Prompt: Repeat only the lines from the line containing "translate([centre_x, 0, 0])" through the line containing "obj.matrix_world = world", both included, exactly as they stand.

--------

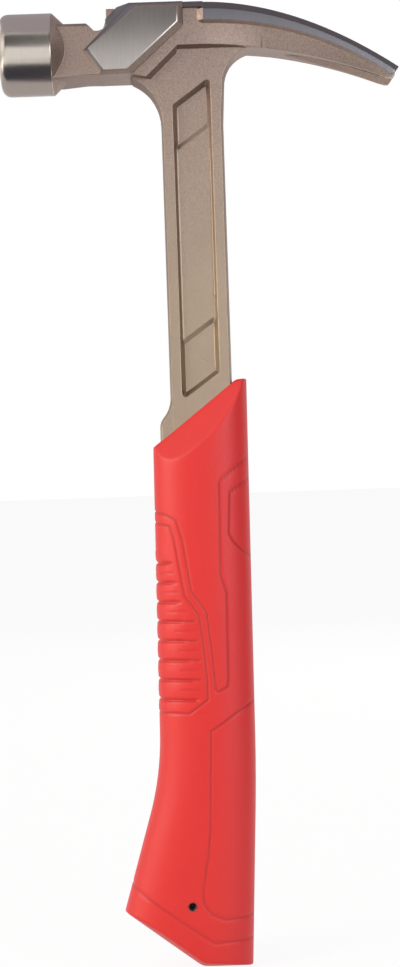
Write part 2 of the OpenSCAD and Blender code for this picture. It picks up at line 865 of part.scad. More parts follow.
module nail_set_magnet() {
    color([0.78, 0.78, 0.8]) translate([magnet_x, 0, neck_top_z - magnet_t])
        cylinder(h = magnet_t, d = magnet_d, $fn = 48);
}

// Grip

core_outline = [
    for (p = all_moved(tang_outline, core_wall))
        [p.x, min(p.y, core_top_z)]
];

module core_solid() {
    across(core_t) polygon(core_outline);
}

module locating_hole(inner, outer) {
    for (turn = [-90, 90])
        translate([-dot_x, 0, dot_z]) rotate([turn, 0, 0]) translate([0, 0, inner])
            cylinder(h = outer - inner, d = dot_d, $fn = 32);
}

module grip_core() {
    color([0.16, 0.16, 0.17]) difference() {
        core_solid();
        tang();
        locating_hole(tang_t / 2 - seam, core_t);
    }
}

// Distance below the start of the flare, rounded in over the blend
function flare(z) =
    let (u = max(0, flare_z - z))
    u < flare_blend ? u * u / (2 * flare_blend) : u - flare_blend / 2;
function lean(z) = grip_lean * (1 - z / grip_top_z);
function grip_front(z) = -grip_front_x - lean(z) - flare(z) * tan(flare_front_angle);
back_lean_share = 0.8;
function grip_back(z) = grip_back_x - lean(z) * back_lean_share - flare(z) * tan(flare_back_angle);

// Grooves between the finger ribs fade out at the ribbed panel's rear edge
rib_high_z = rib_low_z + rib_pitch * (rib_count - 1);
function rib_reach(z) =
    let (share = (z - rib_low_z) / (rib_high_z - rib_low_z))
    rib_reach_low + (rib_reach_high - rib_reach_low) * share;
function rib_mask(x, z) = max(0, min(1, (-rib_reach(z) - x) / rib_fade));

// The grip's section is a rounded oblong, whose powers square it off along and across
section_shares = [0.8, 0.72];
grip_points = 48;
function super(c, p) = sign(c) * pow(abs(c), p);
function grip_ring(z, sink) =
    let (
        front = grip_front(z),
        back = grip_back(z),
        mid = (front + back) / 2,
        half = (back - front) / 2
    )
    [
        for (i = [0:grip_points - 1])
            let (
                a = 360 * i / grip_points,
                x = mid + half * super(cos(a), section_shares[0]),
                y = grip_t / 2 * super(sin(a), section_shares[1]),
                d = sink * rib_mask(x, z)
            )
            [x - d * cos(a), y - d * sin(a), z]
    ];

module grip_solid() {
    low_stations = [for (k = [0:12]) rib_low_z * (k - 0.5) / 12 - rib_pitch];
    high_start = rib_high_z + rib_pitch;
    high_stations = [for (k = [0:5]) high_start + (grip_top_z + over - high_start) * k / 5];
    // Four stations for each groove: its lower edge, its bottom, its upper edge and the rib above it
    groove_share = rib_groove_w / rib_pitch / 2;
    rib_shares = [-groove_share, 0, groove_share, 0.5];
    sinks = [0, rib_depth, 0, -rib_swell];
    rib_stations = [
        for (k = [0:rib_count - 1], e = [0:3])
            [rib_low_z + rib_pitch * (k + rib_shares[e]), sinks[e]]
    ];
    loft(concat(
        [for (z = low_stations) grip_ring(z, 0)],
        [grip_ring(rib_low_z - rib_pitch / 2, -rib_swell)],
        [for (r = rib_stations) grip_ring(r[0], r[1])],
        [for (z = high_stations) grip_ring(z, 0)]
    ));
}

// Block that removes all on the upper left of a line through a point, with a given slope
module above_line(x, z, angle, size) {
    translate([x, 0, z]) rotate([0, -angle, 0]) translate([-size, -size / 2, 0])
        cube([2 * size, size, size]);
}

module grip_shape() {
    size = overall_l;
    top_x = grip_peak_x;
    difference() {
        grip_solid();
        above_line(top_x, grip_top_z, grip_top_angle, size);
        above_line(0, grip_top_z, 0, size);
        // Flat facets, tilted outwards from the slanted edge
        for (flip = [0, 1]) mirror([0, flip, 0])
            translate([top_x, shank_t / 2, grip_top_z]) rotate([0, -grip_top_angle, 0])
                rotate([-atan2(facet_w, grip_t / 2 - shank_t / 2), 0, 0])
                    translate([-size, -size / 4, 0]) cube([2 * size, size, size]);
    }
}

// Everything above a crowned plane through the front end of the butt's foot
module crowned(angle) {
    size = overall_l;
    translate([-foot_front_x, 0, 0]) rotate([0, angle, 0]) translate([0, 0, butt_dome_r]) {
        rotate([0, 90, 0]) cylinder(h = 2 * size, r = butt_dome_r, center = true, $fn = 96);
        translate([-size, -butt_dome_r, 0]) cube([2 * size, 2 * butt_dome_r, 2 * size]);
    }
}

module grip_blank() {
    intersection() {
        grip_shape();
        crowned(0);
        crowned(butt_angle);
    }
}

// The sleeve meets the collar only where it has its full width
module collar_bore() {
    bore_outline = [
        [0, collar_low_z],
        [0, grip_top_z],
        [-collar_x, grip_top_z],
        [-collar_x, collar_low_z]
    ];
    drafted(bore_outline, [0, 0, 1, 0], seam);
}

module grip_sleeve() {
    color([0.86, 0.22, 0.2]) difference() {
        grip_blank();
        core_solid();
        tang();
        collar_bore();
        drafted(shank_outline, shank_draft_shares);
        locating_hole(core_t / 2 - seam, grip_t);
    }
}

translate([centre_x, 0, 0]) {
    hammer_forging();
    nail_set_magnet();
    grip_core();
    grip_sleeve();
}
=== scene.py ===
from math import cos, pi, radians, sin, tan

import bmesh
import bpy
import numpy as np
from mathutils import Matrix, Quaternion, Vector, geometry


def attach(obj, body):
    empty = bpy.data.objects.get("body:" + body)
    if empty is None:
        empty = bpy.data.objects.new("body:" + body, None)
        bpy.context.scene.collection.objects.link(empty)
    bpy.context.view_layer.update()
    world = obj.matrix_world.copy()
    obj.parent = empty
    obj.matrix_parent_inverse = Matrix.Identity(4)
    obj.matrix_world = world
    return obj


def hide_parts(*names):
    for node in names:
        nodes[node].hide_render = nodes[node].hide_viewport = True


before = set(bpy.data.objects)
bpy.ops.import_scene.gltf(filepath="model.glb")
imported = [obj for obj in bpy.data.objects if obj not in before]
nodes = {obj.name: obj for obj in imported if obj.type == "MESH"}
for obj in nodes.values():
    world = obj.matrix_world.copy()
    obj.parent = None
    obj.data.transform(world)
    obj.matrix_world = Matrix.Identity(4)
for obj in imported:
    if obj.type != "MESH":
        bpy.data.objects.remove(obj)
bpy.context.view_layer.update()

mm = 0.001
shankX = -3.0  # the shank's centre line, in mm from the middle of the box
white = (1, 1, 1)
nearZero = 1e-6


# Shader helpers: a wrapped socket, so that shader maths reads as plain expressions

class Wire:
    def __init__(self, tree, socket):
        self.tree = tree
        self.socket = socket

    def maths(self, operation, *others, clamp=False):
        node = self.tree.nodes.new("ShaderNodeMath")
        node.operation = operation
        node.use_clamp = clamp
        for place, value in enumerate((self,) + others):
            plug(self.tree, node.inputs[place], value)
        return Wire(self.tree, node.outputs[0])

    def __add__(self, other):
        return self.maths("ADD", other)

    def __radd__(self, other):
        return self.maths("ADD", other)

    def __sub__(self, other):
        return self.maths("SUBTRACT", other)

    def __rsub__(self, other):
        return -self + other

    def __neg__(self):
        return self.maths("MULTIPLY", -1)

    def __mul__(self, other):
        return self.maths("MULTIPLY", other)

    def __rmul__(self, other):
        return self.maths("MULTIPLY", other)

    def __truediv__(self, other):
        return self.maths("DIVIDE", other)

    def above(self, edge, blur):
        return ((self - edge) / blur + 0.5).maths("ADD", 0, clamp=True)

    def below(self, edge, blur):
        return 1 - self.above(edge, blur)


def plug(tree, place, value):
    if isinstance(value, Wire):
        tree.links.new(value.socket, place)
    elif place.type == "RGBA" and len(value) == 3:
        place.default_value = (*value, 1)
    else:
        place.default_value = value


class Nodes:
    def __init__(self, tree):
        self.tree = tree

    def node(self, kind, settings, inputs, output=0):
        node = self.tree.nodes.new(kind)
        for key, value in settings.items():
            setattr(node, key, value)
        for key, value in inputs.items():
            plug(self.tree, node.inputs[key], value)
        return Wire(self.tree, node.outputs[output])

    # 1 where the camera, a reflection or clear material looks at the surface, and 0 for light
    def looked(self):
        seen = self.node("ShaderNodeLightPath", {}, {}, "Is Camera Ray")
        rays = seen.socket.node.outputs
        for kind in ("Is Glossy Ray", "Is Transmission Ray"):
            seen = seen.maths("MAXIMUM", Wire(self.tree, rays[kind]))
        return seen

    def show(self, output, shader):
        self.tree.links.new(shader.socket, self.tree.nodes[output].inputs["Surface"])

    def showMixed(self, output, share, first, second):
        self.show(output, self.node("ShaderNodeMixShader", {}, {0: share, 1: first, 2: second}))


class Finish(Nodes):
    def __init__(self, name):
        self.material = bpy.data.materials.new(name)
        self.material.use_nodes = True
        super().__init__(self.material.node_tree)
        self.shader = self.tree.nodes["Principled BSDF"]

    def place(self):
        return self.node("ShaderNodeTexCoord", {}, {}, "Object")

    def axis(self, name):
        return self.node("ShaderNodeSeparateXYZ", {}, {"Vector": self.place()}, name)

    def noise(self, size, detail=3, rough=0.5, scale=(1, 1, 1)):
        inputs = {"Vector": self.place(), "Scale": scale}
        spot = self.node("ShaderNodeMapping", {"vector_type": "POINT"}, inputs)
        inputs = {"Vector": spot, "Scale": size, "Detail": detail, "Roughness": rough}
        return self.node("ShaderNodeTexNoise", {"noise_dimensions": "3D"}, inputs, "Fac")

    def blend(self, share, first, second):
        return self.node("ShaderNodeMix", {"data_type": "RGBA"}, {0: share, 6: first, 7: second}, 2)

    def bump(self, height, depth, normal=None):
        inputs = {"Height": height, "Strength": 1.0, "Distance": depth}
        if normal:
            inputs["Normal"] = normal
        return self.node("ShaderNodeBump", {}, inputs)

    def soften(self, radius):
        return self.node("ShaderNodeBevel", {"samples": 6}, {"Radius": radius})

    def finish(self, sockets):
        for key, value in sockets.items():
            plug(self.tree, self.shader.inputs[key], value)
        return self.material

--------

Response:
translate([centre_x, 0, 0]) {
    hammer_forging();
    nail_set_magnet();
    grip_core();
    grip_sleeve();
}
=== scene.py ===
from math import cos, pi, radians, sin, tan

import bmesh
import bpy
import numpy as np
from mathutils import Matrix, Quaternion, Vector, geometry


def attach(obj, body):
    empty = bpy.data.objects.get("body:" + body)
    if empty is None:
        empty = bpy.data.objects.new("body:" + body, None)
        bpy.context.scene.collection.objects.link(empty)
    bpy.context.view_layer.update()
    world = obj.matrix_world.copy()
    obj.parent = empty
    obj.matrix_parent_inverse = Matrix.Identity(4)
    obj.matrix_world = world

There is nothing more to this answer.